The margin required to deploy this strategy will be more compared to other options strategies. For the above example, with the premiums received, the margin required to deploy the strategy will be approximately 1.5 lakhs.

Maximum Profit and Maximum Loss

  • When the underlying security expires at the strike price, the strategy makes a maximum profit. The maximum profit can be achieved on either directional movement.
  1. When the underlying security expires at a short call strike price the maximum profit is calculated as:-

           Max Profit = strike price of short call – strike price of long call + net premium received.

From the above example, the maximum profit accounts for Rs 3400. 

               I.e, Max profit = 19350 – 19300 + 18 = 68.

The Nifty quantity for 1 lot is 50. So the maximum profit for 1 lot nifty 50 will be 68 x 50 = 3400.

  1. When the underlying security expires at a short put strike price the maximum profit is calculated as:-

           Max Profit = strike price of long put – strike price of short put + net premium received.

From the above example, the maximum profit accounts for Rs 3400. 

               I.e, Max profit = 18900 – 18850 + 18 = 68.

The Nifty quantity for 1 lot is 50. So the maximum profit for 1 lot nifty 50 will be 68 x 50 = 3400.

  •  The maximum loss in this strategy is unlimited. When the market becomes directional and as the spot price moves away from the strike prices in either direction, the loss starts to incur upon expiration.

Breakeven points

The strategy consists of two break-even points:-

  • Upper breakeven point = strike price of short call +(difference between long and short call strike prices) + net premium received.
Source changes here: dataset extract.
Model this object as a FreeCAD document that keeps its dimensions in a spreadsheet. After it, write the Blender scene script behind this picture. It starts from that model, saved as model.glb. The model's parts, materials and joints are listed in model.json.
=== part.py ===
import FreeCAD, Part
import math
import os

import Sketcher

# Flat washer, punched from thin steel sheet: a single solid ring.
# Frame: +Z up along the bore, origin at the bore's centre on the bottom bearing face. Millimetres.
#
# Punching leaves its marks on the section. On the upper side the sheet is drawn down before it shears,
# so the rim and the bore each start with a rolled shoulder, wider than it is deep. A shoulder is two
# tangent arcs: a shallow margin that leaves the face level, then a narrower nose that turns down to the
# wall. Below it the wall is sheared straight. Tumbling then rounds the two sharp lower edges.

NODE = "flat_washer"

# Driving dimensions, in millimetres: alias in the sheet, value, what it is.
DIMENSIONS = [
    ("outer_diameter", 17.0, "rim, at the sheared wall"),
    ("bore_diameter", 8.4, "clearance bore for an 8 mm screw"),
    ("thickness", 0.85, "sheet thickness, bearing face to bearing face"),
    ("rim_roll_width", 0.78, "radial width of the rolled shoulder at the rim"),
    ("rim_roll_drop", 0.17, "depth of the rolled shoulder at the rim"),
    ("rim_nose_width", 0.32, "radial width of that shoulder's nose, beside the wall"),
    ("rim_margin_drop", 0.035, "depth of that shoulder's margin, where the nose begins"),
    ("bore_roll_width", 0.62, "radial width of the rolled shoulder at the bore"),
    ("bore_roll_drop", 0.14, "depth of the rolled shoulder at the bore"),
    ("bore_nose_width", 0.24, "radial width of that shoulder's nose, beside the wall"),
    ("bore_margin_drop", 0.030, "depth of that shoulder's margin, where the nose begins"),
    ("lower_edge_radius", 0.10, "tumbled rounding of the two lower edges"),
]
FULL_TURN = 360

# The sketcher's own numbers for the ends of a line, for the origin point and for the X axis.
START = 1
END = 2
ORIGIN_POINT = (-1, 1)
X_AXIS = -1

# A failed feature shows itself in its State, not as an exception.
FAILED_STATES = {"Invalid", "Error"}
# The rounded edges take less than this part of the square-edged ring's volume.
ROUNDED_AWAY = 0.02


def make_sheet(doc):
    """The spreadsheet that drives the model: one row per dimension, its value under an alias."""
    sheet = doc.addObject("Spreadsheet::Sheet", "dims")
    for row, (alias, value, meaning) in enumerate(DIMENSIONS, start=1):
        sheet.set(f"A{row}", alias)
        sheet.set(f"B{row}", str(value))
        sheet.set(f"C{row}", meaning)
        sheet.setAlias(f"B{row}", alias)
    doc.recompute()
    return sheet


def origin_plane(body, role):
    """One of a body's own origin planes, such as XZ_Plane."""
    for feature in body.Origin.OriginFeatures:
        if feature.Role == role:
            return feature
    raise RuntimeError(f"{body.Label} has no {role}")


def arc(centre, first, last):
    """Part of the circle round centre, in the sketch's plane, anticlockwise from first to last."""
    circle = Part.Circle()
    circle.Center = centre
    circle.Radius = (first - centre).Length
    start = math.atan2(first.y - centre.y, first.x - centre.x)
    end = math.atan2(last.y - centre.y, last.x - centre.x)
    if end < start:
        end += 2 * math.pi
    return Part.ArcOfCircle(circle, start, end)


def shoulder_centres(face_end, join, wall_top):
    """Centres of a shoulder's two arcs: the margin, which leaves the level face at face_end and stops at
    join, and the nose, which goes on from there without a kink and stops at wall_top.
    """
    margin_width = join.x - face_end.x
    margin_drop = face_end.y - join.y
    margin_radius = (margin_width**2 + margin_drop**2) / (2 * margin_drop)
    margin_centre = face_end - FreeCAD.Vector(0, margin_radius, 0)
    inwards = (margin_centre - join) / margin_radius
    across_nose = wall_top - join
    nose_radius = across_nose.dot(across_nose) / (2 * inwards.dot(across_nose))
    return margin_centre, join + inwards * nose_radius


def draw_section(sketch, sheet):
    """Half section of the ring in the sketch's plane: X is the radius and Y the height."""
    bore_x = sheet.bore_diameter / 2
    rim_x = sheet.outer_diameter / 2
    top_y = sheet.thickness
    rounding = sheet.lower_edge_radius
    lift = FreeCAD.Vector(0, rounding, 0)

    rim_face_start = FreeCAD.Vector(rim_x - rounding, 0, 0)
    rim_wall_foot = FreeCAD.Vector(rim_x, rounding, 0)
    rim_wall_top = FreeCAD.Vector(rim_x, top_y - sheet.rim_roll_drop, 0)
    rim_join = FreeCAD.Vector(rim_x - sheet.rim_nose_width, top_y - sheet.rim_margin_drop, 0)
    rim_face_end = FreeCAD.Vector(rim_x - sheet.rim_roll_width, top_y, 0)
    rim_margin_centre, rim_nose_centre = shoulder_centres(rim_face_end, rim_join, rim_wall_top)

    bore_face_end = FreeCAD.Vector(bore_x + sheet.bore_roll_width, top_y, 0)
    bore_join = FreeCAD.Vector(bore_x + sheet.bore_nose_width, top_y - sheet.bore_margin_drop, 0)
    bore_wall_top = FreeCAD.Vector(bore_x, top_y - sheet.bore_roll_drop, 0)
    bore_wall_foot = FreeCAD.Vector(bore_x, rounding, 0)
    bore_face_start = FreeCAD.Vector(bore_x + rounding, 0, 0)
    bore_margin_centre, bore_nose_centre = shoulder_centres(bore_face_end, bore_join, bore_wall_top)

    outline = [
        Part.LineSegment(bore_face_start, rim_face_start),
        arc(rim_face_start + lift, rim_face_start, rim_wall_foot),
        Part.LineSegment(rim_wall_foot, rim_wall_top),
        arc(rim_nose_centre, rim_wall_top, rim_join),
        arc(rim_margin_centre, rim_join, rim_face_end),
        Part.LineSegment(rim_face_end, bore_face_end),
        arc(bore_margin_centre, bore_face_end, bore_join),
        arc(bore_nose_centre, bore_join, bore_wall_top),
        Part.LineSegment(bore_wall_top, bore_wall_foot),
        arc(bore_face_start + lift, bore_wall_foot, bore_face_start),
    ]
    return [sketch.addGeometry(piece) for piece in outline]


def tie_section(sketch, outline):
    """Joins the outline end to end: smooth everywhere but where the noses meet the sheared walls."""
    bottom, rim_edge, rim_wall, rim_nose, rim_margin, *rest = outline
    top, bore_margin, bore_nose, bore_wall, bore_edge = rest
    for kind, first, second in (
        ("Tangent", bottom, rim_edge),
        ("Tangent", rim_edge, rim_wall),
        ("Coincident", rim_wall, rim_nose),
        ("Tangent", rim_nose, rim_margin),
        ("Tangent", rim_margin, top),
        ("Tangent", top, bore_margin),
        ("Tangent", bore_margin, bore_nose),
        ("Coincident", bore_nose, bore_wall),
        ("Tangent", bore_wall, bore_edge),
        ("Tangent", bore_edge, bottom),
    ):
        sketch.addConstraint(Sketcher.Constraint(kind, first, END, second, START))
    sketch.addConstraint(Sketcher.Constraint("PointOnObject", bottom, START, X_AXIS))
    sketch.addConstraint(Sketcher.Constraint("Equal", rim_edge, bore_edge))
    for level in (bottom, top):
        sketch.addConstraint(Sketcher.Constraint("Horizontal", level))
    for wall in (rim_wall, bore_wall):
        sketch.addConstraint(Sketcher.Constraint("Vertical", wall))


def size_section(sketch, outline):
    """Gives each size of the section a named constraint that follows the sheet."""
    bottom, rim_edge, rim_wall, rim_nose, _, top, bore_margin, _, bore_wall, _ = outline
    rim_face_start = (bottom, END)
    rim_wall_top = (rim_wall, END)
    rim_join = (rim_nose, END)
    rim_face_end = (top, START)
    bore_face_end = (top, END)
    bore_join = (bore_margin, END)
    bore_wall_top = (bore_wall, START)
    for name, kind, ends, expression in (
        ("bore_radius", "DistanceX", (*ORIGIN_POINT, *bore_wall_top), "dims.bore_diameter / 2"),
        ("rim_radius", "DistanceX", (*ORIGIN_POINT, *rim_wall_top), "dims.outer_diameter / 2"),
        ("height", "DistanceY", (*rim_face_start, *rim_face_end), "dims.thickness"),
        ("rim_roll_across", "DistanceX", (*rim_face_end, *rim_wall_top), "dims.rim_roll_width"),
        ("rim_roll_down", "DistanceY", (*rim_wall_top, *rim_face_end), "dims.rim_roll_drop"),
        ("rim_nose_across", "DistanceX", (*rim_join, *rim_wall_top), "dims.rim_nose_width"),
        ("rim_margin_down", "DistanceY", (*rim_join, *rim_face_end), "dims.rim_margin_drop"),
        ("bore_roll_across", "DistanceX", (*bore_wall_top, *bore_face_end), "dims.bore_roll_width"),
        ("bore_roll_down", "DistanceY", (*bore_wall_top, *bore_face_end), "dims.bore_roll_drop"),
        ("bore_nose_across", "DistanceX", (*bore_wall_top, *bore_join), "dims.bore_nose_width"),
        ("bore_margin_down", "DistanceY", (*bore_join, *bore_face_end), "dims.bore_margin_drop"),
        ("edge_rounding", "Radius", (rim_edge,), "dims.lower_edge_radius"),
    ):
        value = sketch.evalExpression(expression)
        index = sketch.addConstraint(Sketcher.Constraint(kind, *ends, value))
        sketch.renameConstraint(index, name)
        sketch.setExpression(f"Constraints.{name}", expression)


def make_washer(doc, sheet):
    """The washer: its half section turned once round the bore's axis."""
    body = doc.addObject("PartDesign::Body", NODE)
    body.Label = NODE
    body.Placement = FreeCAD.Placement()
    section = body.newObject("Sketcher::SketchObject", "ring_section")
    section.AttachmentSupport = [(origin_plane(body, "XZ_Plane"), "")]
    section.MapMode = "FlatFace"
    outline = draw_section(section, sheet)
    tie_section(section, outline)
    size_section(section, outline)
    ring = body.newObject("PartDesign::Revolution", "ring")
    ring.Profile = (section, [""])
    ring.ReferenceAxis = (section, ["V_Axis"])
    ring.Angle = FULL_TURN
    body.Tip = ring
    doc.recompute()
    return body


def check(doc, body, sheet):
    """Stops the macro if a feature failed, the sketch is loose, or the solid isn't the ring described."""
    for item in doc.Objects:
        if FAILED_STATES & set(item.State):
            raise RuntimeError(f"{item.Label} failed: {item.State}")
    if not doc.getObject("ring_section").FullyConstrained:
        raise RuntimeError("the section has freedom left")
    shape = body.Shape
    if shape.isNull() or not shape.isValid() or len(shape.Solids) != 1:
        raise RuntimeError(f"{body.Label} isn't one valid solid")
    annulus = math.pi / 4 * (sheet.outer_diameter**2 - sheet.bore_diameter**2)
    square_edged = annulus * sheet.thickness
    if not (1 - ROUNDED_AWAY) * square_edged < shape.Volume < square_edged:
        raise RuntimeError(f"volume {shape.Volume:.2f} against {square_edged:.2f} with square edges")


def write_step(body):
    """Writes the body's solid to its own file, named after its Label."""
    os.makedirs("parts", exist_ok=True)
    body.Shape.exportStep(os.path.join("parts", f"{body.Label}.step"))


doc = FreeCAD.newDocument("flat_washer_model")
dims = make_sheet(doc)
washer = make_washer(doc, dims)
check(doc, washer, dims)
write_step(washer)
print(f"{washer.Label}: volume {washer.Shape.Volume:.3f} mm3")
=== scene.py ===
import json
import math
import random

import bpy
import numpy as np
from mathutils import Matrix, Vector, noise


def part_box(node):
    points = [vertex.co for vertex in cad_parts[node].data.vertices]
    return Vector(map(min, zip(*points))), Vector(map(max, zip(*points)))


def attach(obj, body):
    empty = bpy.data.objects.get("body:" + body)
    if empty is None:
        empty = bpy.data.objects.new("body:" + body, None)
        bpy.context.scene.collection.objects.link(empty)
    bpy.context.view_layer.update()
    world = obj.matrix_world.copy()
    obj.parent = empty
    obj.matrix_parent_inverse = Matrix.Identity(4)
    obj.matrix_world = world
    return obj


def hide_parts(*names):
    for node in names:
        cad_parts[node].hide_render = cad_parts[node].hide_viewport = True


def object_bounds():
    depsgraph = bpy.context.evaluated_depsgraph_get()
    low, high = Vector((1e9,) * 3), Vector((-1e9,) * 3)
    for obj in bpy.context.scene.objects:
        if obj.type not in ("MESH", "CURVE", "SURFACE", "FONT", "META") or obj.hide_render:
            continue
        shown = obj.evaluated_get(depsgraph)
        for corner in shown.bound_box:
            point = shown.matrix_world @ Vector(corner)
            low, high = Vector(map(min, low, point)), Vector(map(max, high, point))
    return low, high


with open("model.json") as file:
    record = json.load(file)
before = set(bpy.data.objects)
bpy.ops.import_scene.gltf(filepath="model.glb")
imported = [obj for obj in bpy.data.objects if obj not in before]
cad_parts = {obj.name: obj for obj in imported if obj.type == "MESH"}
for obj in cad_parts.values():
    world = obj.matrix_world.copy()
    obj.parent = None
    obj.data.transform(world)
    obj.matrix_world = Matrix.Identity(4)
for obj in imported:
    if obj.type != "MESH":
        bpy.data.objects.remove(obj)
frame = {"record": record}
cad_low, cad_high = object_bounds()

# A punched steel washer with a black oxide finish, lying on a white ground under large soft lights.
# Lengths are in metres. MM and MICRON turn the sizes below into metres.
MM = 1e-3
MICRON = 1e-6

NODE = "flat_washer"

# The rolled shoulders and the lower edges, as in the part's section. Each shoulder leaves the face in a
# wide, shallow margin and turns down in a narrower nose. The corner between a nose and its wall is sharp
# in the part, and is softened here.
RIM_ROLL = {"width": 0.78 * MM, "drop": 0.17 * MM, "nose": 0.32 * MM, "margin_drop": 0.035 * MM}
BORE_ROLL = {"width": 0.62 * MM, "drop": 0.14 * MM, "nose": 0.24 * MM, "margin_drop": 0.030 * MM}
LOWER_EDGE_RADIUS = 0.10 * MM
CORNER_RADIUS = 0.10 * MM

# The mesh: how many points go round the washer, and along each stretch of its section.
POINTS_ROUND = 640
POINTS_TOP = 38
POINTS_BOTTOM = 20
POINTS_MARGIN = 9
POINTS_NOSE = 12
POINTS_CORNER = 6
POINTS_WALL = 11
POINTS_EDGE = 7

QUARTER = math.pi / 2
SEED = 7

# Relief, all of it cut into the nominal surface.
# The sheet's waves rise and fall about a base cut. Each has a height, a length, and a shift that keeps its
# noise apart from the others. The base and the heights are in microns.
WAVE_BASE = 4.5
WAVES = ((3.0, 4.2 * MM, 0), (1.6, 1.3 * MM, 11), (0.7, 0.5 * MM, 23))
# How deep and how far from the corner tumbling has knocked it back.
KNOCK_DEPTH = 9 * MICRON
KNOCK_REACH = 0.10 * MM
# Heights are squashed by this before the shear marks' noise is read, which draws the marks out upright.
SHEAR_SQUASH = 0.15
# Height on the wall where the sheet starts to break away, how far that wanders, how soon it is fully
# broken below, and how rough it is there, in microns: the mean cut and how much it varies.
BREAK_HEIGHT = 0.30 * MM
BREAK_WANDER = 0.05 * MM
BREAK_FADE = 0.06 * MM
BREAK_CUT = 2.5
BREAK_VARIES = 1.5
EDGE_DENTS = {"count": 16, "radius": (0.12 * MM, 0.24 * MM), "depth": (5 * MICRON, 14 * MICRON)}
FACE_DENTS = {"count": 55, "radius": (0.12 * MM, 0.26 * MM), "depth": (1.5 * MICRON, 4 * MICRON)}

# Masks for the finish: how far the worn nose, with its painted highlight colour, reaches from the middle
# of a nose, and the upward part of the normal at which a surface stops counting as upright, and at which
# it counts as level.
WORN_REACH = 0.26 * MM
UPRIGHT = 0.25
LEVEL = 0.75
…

I.e 19350+50+18=19418. If the spot price moves above this point, the strategy starts to incur a loss upon expiration.

  • Lower breakeven point = strike price of short put –(difference between long and short put strike prices) – net premium received.

I.e 18850–50–18= 18782. If the spot price moves below this point, the strategy starts to incur a loss upon expiration.

Payoff Chart

Batman Option Strategy - Breakeven points

From the payoff chart, it can be understood that:-

  • If the price of an underlying security expires between the upper breakeven and the lower breakeven point, then the strategy will be in profit upon expiry.
  • The max profit can be at two peaks which can be seen in the payoff chart. If the underlying security expires at a short put option strike or at a short call option strike then the strategy makes a maximum profit.
  • If the price of an underlying security expires above or below the upper breakeven and lower breakeven point respectively, then the strategy will incur a loss.

Batman Option Strategy Advantages

  • Profits are generated when the underlying security moves in any direction in a defined range.
  • Strategy is best preferred for low to medium volatile markets.
  • Option legs can be adjusted based on traders’ views on market moments for higher profitable ratios.
  • Time decay has a positive effect as there are more sell option legs that buy legs
  • Mathematically probability of profit is high.

Batman Option Strategy Disadvantages

  • The underlying security price must expire within the range.
  • The loss incurred will be unlimited if the market becomes directional.
  • Higher margins are required compared to other options.

In closing

Having understood the unique setup of the Batman options strategy, we shall conclude that the strategy has a lot of scope and application when there is a range-bound view with high volatility. As the strategy is preferred towards a neutral price action, if the underlying security moves in any of the directions then the strategy incurs in loss.

If the underlying security doesn’t make any price movement, the time value effect makes the strategy expire positively. With a better understanding of the option strategies, one can improvise the setups for good risk-reward ratios with better risk management.